Traditional monitoring approaches fall short when it comes to GPU infrastructure. System metrics like CPU and memory utilization don't tell you if your GPUs are thermal throttling, experiencing memory bottlenecks, or operating at peak efficiency. You need deep visibility into GPU-specific metrics like utilization, temperature, power consumption, memory usage, and PCIe throughput.
This is where NVIDIA's Data Center GPU Manager (DCGM) Exporter combined with OpenObserve creates a powerful, cost-effective monitoring solution that gives you real-time insights into your GPU infrastructure.
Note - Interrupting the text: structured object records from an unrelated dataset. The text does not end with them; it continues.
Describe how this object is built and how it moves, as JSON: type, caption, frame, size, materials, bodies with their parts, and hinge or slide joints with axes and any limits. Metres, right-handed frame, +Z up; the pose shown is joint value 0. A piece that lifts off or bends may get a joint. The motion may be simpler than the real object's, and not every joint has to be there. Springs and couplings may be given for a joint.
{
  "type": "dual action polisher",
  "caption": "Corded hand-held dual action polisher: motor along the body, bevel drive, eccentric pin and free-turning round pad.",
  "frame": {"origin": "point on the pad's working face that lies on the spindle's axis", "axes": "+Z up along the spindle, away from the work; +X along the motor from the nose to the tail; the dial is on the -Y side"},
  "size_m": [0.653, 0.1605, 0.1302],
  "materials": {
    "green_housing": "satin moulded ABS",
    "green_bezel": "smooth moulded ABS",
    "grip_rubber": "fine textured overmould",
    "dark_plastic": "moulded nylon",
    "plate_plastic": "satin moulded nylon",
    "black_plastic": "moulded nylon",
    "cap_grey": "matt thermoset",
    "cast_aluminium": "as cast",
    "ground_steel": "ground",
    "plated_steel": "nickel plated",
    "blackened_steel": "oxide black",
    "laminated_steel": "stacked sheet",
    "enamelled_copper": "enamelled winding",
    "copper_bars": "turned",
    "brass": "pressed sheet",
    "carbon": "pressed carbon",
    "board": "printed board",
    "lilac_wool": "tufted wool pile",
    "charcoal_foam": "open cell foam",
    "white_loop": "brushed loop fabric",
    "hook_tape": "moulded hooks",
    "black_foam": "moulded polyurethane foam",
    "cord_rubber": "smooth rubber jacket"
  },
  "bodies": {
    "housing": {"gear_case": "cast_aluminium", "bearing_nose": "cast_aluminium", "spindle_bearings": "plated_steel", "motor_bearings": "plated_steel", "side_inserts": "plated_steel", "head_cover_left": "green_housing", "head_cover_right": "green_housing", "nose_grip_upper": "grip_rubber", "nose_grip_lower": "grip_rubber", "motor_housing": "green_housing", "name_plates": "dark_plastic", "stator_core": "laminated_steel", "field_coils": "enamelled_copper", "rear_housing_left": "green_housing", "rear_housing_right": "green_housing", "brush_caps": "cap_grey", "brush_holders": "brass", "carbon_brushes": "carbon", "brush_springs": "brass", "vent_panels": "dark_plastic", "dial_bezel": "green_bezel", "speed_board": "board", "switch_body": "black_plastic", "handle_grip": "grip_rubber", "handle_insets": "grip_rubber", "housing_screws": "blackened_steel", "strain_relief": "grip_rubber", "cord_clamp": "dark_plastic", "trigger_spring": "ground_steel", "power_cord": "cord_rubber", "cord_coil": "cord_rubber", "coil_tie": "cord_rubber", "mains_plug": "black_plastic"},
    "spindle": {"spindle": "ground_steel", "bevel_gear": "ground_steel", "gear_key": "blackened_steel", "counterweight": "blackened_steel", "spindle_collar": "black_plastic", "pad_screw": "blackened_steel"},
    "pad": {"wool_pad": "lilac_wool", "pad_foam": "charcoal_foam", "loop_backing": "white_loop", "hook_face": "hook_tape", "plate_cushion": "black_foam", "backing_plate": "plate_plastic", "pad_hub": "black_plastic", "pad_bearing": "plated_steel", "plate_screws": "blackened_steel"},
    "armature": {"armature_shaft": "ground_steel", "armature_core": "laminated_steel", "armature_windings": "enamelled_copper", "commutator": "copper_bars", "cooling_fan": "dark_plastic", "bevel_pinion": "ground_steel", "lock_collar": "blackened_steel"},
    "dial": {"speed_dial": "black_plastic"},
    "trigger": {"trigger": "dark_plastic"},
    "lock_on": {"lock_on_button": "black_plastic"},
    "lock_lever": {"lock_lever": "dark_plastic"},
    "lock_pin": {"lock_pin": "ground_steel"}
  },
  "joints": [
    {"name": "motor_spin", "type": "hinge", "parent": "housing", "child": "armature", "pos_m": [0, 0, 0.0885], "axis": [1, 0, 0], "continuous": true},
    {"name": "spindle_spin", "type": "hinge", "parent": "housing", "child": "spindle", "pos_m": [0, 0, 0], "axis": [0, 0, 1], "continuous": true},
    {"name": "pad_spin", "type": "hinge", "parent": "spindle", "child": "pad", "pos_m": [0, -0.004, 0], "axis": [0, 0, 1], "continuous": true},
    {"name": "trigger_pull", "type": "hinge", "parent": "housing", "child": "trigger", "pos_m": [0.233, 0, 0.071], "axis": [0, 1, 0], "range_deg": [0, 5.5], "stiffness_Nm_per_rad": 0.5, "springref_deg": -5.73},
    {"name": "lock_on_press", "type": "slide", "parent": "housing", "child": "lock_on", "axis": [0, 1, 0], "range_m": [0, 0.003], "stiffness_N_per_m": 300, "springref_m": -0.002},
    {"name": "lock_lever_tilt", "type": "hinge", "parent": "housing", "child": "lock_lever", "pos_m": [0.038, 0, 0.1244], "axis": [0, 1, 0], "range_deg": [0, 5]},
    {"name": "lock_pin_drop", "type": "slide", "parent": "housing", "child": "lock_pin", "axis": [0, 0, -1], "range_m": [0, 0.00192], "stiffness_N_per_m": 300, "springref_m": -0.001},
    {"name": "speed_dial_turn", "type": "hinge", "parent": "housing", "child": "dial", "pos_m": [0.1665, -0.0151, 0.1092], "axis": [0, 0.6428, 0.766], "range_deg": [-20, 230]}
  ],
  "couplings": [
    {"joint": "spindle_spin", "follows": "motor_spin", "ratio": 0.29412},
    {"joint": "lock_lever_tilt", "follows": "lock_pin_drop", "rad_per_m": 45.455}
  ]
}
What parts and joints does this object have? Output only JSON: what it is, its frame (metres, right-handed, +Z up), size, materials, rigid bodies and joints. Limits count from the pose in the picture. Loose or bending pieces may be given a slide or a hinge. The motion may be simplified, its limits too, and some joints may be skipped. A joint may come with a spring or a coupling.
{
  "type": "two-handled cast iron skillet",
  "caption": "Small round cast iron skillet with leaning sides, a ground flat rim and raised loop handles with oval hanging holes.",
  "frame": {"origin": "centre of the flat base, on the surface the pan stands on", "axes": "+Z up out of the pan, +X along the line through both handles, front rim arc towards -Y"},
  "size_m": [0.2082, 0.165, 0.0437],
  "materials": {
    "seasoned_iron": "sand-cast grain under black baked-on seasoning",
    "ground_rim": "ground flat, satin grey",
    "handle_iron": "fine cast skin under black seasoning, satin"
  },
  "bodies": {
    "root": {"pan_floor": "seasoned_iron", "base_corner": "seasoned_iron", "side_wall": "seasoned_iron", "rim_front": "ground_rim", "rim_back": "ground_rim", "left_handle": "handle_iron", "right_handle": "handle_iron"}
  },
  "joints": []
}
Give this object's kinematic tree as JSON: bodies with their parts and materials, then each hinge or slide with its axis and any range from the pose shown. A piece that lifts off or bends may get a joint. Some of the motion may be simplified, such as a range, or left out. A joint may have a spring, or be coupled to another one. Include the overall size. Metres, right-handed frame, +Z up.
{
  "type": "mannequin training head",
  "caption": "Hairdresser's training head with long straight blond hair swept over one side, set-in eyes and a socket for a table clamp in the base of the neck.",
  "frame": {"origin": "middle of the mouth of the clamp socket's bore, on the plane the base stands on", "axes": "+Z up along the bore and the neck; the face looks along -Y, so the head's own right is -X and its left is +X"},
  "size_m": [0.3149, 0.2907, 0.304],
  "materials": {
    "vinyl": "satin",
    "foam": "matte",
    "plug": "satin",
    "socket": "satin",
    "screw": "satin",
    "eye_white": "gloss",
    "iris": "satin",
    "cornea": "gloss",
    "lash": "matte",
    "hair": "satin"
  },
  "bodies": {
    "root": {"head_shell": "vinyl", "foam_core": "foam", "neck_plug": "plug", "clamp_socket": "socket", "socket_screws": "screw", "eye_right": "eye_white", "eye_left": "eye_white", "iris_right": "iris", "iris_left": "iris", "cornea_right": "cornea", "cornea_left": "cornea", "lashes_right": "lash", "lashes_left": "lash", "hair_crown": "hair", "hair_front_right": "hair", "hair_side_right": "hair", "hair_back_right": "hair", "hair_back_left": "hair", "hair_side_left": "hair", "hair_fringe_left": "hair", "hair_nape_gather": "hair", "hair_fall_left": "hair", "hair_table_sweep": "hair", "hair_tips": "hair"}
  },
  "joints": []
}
Why GPU Monitoring Matters
The High Cost of GPU Inefficiency
Consider this scenario: You're running an 8x NVIDIA H200 cluster. Each H200 costs approximately $30,000-$40,000, meaning your hardware investment alone is around $240,000-$320,000. Operating costs (power, cooling, infrastructure) can easily add another $50,000-$100,000 annually.
Now imagine:
- Thermal throttling reducing performance by 15% due to poor cooling
- GPU memory leaks causing jobs to fail silently
- Underutilization with GPUs sitting idle 40% of the time
- Hardware failures going undetected until complete outage
- PCIe bottlenecks limiting data transfer rates
Without proper monitoring, you're flying blind. You might be:
- Wasting $50,000+ annually on inefficient GPU utilization
- Missing critical performance degradation before it impacts production
- Unable to justify ROI on GPU infrastructure to stakeholders
- Lacking data for capacity planning and optimization decisions
What You Need to Monitor
Effective GPU monitoring requires tracking dozens of metrics across multiple dimensions:
Performance Metrics:
- GPU compute utilization (%)
- Memory bandwidth utilization (%)
- Tensor Core utilization
- SM (Streaming Multiprocessor) occupancy
Thermal & Power:
- GPU temperature (°C)
- Power consumption (W)
- Power limit throttling events
- Thermal throttling events
Memory:
- GPU memory usage (MB/GB)
- Memory allocation failures
- ECC (Error Correction Code) errors
- Memory clock speeds
Interconnect:
- PCIe throughput (TX/RX)
- NVLink bandwidth
- NVSwitch fabric health
- Data transfer bottlenecks
Health & Reliability:
- XID errors (hardware faults)
- Page retirement events
- GPU compute capability
- Driver version compliance
The Solution: DCGM Exporter + OpenObserve
What is DCGM Exporter?
NVIDIA's Data Center GPU Manager (DCGM) is a suite of tools for managing and monitoring NVIDIA datacenter GPUs. DCGM Exporter exposes GPU metrics in Prometheus format, making it easy to integrate with modern observability platforms.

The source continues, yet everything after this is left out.